Abstract: In this paper we present matrix game-theoretic models for joint routing, network coding, and scheduling problem. First routing and network coding are modeled by using a new approach based on compressed topology matrix that takes into account the inherent multicast gain of the network. The scheduling is optimized by a new approach called network graph soft coloring. Soft graph coloring is designed by switching between different components of a wireless network graph, which we refer to as graph fractals, with appropriate usage rates. The network components, represented by graph fractals, are a new paradigm in network graph partitioning that enables modeling of the network optimization problem by using the matrix game framework.
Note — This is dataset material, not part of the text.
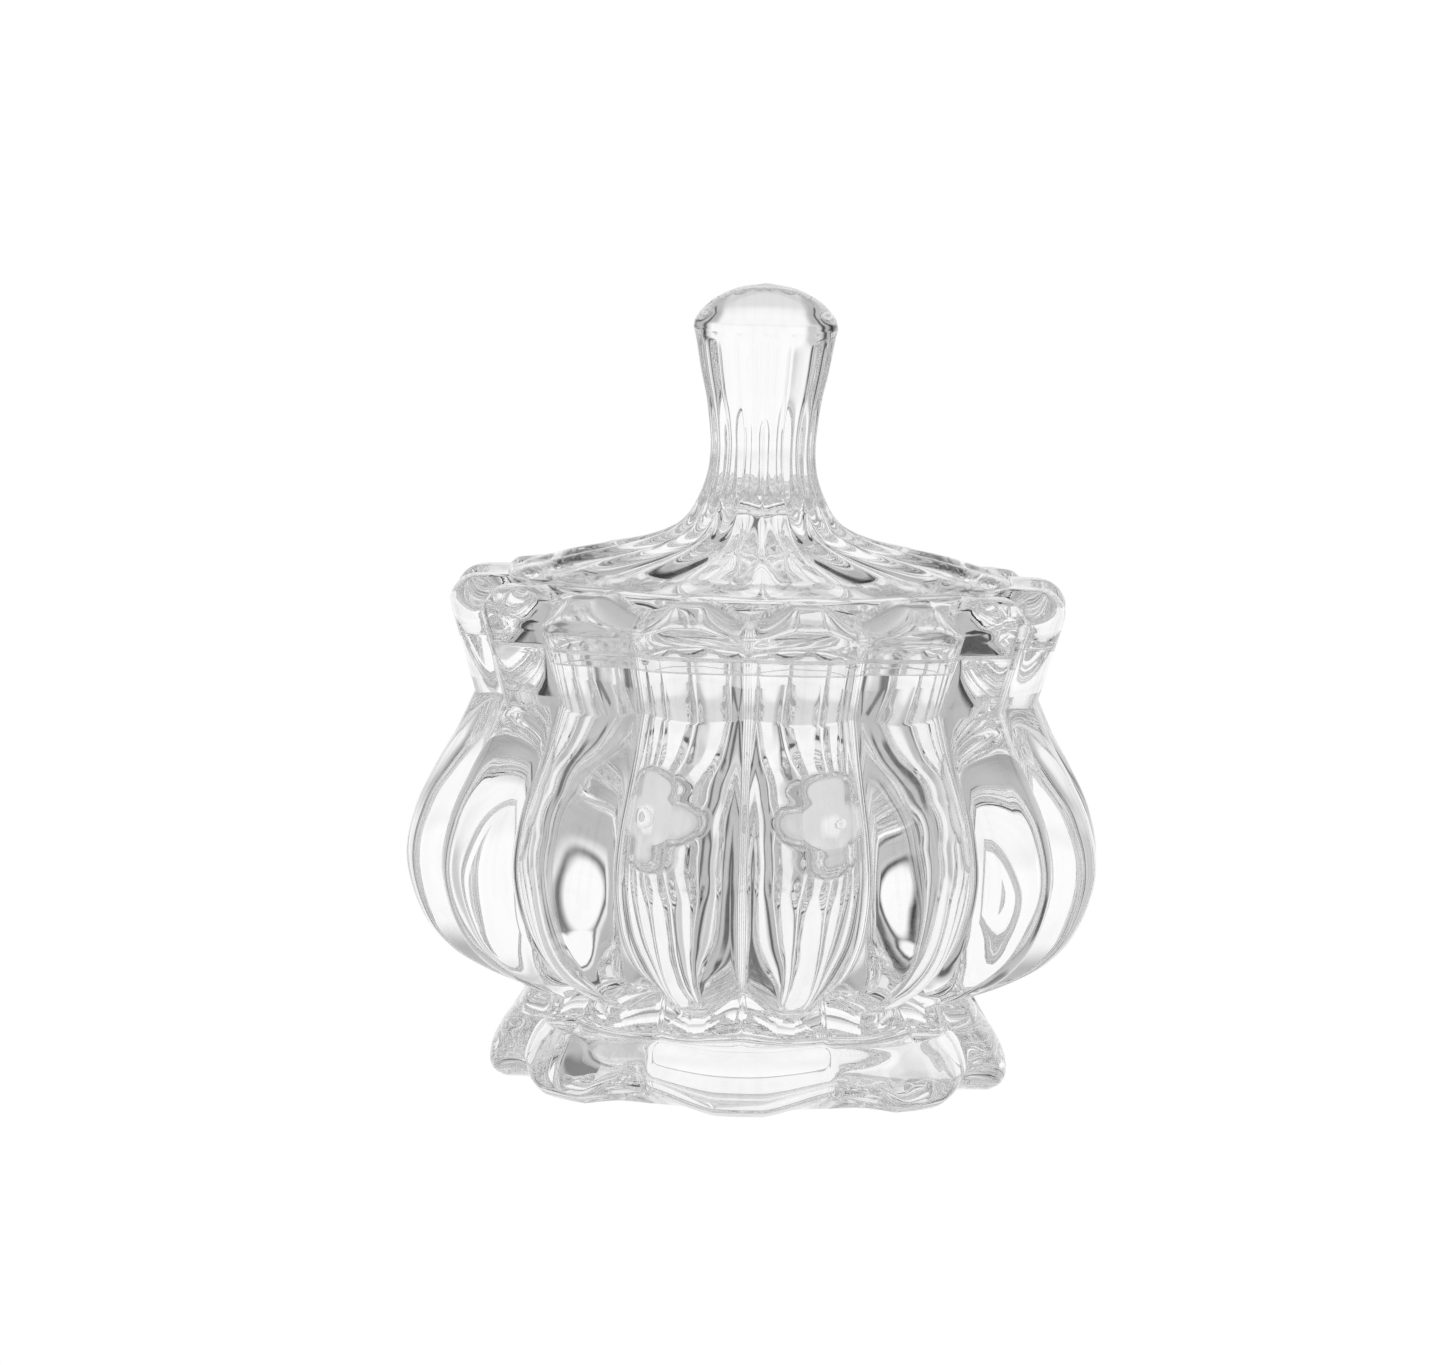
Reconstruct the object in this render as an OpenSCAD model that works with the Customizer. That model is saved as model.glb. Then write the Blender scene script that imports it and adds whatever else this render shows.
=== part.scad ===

In the proposed game which is a nonlinear cubic game, the strategy sets of the players are links, path, and network components. The outputs of this game model are mixed strategy vectors of the second and the third players at equilibrium. Strategy vector of the second player specifies optimum multi-path routing and network coding solution while mixed strategy vector of the third players indicates optimum switching rate among different network components or membership probabilities for optimal soft scheduling approach. Optimum throughput is the value of the proposed nonlinear cubic game at equilibrium. The proposed nonlinear cubic game is solved by extending fictitious playing method. Numerical and simulation results prove the superior performance of the proposed techniques compared to the conventional schemes using hard graph coloring.